HURD was doomed ever since RMS decided to use the Mach microkernel as a starting point, even he admits it. Just let HURD die, and let us never hear of this failure again. Let HURD never be hurd of again !
The line between them is no longer as distinct, newer kernels can have userspace I/O drivers:
Code:
┌───────────────────────── Userspace I/O drivers ─────────────────────────┐
│ CONFIG_UIO: │
│ │
│ Enable this to allow the userspace driver core code to be │
│ built. This code allows userspace programs easy access to │
│ kernel interrupts and memory locations, allowing some drivers │
│ to be written in userspace. Note that a small kernel driver │
│ is also required for interrupt handling to work properly. │
I agree with H_TeX, why are we even still talking about HURD? If people still want microkernel then see Minix. HURD is just too far behind and deprecated to be worth working on. Let it die already.

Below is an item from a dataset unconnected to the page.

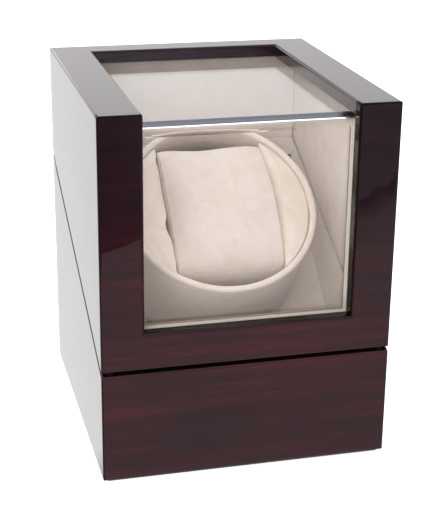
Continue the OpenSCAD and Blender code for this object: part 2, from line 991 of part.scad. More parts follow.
// The two screws of each leaf, under the seam (way -1) or over it (way 1)
module hinge_screw_places(way) {
    hinge_places() for (side = [-1, 1])
        translate([side * hinge_w / 4, 0, way * (leaf_start + leaf_h / 2 + 1)]) children();
}

// One leaf with the knuckles that start at the given shares of the hinge's width
module leaf(way, first_knuckles) {
    difference() {
        union() {
            mirror([0, 0, way > 0 ? 0 : 1]) block(
                [-hinge_w / 2, case_d, leaf_start],
                [hinge_w / 2, case_d + leaf_t, leaf_start + leaf_h]
            );
            for (first = first_knuckles) knuckle_at(way, first);
        }
        translate([-hinge_w, barrel_y, 0]) rotate([0, 90, 0])
            cylinder(r = pin_r + run_clear, h = 2 * hinge_w);
    }
}

module knuckle_at(way, first) {
    low = first * knuckle - hinge_w / 2 + (first > 0 ? knuckle_gap : 0);
    high = (first + 1) * knuckle - hinge_w / 2 - (first < 2 ? knuckle_gap : 0);
    translate([low, barrel_y, 0]) rotate([0, 90, 0]) cylinder(r = barrel_r, h = high - low);
    mirror([0, 0, way > 0 ? 0 : 1]) block([low, case_d + 0.1, 0], [high, case_d + leaf_t, leaf_start + 1]);
}

module hinge_base_leaves() {
    color(brass) from_front() difference() {
        hinge_places() leaf(-1, [0, 2]);
        hinge_screw_places(-1) countersink();
    }
}

module hinge_lid_leaves() {
    color(brass) from_front() difference() {
        hinge_places() leaf(1, [1]);
        hinge_screw_places(1) countersink();
    }
}

module hinge_pins() {
    color(brass) from_front() hinge_places() translate([-hinge_w / 2 - 0.4, barrel_y, 0])
        rotate([0, 90, 0]) cylinder(r = pin_r, h = hinge_w + 0.8);
}

module countersink() {
    rod_y(screw_hole_r, case_d - 1, case_d + 2);
    translate([0, case_d + leaf_t, 0]) rotate([90, 0, 0])
        cylinder(r1 = flat_head_r + flat_head_clear, r2 = screw_hole_r, h = leaf_t);
}

// A countersunk screw whose flat head ends at y = face
module flat_screw(face, length) {
    difference() {
        union() {
            rod_y(hinge_screw_r, face - length, face - 0.1);
            translate([0, face - touch, 0]) rotate([90, 0, 0])
                cylinder(r1 = flat_head_r, r2 = hinge_screw_r, h = flat_head_t);
        }
        translate([0, face, 0]) rotate([90, 0, 0]) cross_slot(0.5, 2.4, 0.4);
    }
}

module hinge_base_screws() {
    color(brass) from_front() hinge_screw_places(-1) flat_screw(case_d + leaf_t, hinge_screw_l);
}

module hinge_lid_screws() {
    color(brass) from_front() hinge_screw_places(1) flat_screw(case_d + leaf_t, hinge_screw_l);
}

// ---------- controls ----------

module control_outline(grow) {
    polygon(softened(rectangle(
        [-control_w / 2 - grow, -control_h / 2 - grow],
        [control_w / 2 + grow, control_h / 2 + grow]
    ), 2));
}

module control_screw_places() {
    for (side = [-1, 1]) translate([side * (control_w / 2 - control_screw_in), 0, control_z]) children();
}

module control_plate() {
    boss_r = 2.4;
    slot_x = knob_w / 2 + knob_clear;
    slot_z = knob_h / 2 + knob_clear;
    color(black) from_front() difference() {
        translate([0, 0, control_z]) difference() {
            union() {
                along_y(control_in_y, case_d) control_outline(0);
                for (x = board_fixings)
                    translate([x, 0, 0]) rod_y(boss_r, board_y, control_in_y);
            }
            for (slot = switches)
                block(
                    [slot[0] - slot[1] - slot_x, 0, -slot_z],
                    [slot[0] + slot[2] + slot_x, case_d + 1, slot_z]
                );
            translate([inlet_x, 0, 0]) rod_y(inlet_barrel_r + run_clear, 0, case_d + 1);
        }
        control_screw_places() {
            rod_y(screw_hole_r, 0, case_d + 1);
            translate([0, case_d, 0]) rotate([90, 0, 0])
                cylinder(r1 = flat_head_r + flat_head_clear, r2 = screw_hole_r, h = 0.8);
        }
    }
}

module control_screws() {
    color(steel) from_front() control_screw_places() flat_screw(case_d, control_screw_l);
}

module circuit_board() {
    color([0.10, 0.35, 0.18]) from_front() translate([0, 0, control_z])
        block([board_left, board_y - board_t, -board_h / 2], [board_right, board_y, board_h / 2]);
}

// On the board: its chip, the terminal block, a capacitor and the regulator
module board_parts() {
    back = board_y - board_t;
    color([0.15, 0.15, 0.16]) from_front() translate([0, 0, control_z]) {
        block([-20, back - 1.6, -3], [-12, back, 3]);
        block([-2, back - 5, -6.5], [4, back, -1.5]);
        translate([-6, 0, 4]) rod_y(2.5, back - 6, back);
        block([5, back - 1, 2], [8, back, 5]);
    }
}

// Two slide-switch housings between the board and the plate, each with a track for its slider
module switch_bodies() {
    track = foot + foot_clear;
    body = track + switch_wall;
    color(steel) from_front() translate([0, 0, control_z]) for (slot = switches) difference() {
        block(
            [slot[0] - slot[1] - body, board_y, -body],
            [slot[0] + slot[2] + body, control_in_y - 0.1, body]
        );
        block(
            [slot[0] - slot[1] - track, board_y + 1, -track],
            [slot[0] + slot[2] + track, control_in_y, track]
        );
    }
}

// Slider: a foot in the switch's track and a knob out through the plate
module slider(x) {
    from_front() translate([x, 0, control_z]) {
        block([-foot, board_y + 1 + foot_clear, -foot], [foot, board_y + 3, foot]);
        block([-knob_w / 2, board_y + 2, -knob_h / 2], [knob_w / 2, case_d + knob_proud, knob_h / 2]);
    }
}

module direction_slider() {
    color([0.85, 0.85, 0.85]) slider(direction_x);
}

module program_slider() {
    color([0.85, 0.85, 0.85]) slider(program_x);
}

module power_inlet() {
    face = case_d + inlet_flange_t;
    color(black) from_front() translate([inlet_x, 0, control_z]) {
        difference() {
            union() {
                rod_y(inlet_flange_r, case_d, face);
                rod_y(inlet_barrel_r, face - inlet_l, face);
            }
            rod_y(inlet_r, face - inlet_depth, face + 1);
        }
        rod_y(inlet_pin_r, face - inlet_depth - 1, face - 0.8);
    }
}

module inlet_nut() {
    color(steel) from_front() translate([inlet_x, 0, control_z]) difference() {
        translate([0, control_in_y - inlet_nut_t, 0]) rotate([-90, 0, 0])
            cylinder(r = inlet_nut_r, h = inlet_nut_t, $fn = 6);
        rod_y(inlet_barrel_r + run_clear, 0, case_d);
    }
}

base_front_panel();
base_left_panel();
base_right_panel();
base_back_panel();
base_bottom_panel();
base_felt();
base_left_lining();
base_right_lining();
base_front_lining();
base_back_lining();
drum_panel();
panel_cleats();
panel_bush();
plate_pillars();
carrier_plate();
plate_screws();
plate_bush();
idler_axle();
axle_clip();
gear_motor();
motor_screws();
control_plate();
control_screws();
circuit_board();
board_parts();
switch_bodies();
power_inlet();
inlet_nut();
hinge_base_leaves();
hinge_pins();
hinge_base_screws();
lid_left_side();
lid_right_side();
lid_back_panel();
lid_front_frame();
lid_top_frame();
lid_window();
window_retainer();
lid_left_lining();
lid_right_lining();
lid_back_lining();
lid_bumpers();
hinge_lid_leaves();
hinge_lid_screws();
drum_shell();
drum_sleeve();
drum_left_filler();
drum_right_filler();
drum_shaft();
shaft_screws();
drum_gear();
shaft_clip();
idler_gear();
motor_pinion();
pillow();
direction_slider();
program_slider();
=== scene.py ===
# Looks for the single watch winder box: finishes for its rigid parts, and its padded and
# cloth-covered parts as meshes of their own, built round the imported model.

import json
import math

import bmesh
import bpy
from bpy.props import (
    FloatProperty,
    FloatVectorProperty,
    IntProperty,
    PointerProperty,
)
from mathutils import Euler, Matrix, Vector, noise


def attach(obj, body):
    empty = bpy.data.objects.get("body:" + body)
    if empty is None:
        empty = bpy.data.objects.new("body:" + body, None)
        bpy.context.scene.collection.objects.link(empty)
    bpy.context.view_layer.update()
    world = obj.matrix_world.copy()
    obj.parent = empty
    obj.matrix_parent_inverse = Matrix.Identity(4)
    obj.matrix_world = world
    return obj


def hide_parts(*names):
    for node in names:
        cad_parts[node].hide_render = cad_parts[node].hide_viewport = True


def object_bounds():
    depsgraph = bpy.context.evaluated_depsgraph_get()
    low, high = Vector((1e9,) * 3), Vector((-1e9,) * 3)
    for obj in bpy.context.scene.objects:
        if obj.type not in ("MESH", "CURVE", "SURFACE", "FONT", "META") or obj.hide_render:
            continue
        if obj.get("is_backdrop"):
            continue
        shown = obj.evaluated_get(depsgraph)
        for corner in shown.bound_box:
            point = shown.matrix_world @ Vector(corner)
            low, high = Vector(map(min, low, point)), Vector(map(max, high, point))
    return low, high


bl_info = {
    "name": "Watch winder box",
    "version": (1, 0, 0),
    "blender": (4, 5, 0),
    "location": "3D view > Sidebar > Winder",
    "description": "Finishes and soft parts of a single watch winder box",
    "category": "Object",
}

MM = 0.001

# Sizes of the case in the part's frame, in mm, that the masks of the looks go by.
HALF_WIDTH = 65.0
HEIGHT = 165.0
DEPTH = 140.0
FRONT_Y = -71.85
SEAM_FRONT = 51.5
SEAM_BACK = 112.0
LIP_OVER_FRONT = 0.2
LIP_OVER_BACK = 10.4
OPENING_HALF_WIDTH = 46.6
OPENING_BACK_Y = 54.6
OPENING_SILL_Z = 69.1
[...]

Well if movies have taught us anything it's that the undead, although slow and stupid, can still be a force to reckon with.
Especially if you're up against a hurd of them. (sorry brianL, couldn't resist it ).
I've read enough about it to know that it's been some kind of effort for years now and the effort hasn't led anywhere yet, but maybe there's a chance of something being made out of it. It seems pretty likely that I'd end up using Linux or something else anyways, though.